Housing loans that were 90 days or more in arrears accounted for 0.48 percent of outstanding loans in December, compared with 0.32 percent a year earlier.

“Looking ahead, the main downside risk to the performance of banks’ housing portfolios is from a rise in unemployment as the economy slows,” the report said.

Australia’s economy unexpectedly shrank 0.5 percent in the three months through December from the previous quarter, the first contraction in eight years, and the jobless rate rose in February to a four-year high of 5.2 percent as companies such as Macquarie Group Ltd. and BHP Billiton Ltd. cut full-time jobs.

Interest Rates

To boost the economy, central bank policy makers led by Governor Glenn Stevens have cut the benchmark lending rate by a record four percentage points since September to a 45-year low of 3.25 percent.

The cuts and government grants to first-time home buyers of as much as A$21,000 are unlikely to cause a U.S.-style subprime crisis, Anthony Richards, head of economic analysis at the Reserve Bank, said in Sydney today.

“The past year and a half has seen lending standards tighten in Australia, with a significant shrinkage in the amount of lo-doc and non-confirming lending,” Richards told a housing conference. Such loans are often compared with U.S. subprime loans.

Reductions in borrowing costs “have helped to alleviate debt-servicing pressures,” the central bank said in today’s report.

Government Guarantee

Many businesses have taken a “more conservative approach to their finances, by paying down debt and raising equity,” the report said. “This is despite the business sector, as a whole, having entered the current period of financial turmoil with its balance sheet in good shape after a number of years of solid profit growth.”

Following the collapse of Lehman Brothers Holdings Inc. in September, which deepened a global credit squeeze, Australia’s government in November provided a guarantee for wholesale funding for the nation’s banks.

“Since these arrangements have been in place, Australian banks have issued A$85 billion of long-term debt,” the report said. Of that, some A$81 billion was issued under the guarantee.

“This compares with just A$3.5 billion of term debt that was issued in the three months to November,” the report said.

The nation’s four largest banks raised a total of A$18 billion from shareholders in the second half of 2008.

Bank Ratings

Moody’s Investors Service this month lowered its outlook on Australia & New Zealand Banking Group Ltd., Commonwealth Bank of Australia and Westpac Bank to negative from stable. That was the first time Australia’s four biggest banks have had a negative outlook since the 1991 recession.
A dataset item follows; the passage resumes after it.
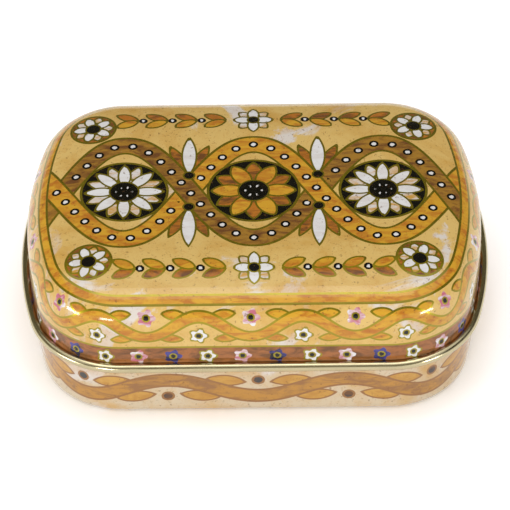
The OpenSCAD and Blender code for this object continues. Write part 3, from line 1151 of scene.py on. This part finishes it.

All four banks remain Aa rated by the New York-based ratings agency. Moody’s revised the outlook for National Australia Bank Ltd. to negative in August.

Today’s report also noted the U.S. government’s plan, announced this week, to support so-called public-private investment funds to purchase troubled loans and securities, has “received widespread market support.”

“Despite this, it could be some time before it is clear whether these initiatives have been sufficient to put the financial sector on the path to recovery,” the report added.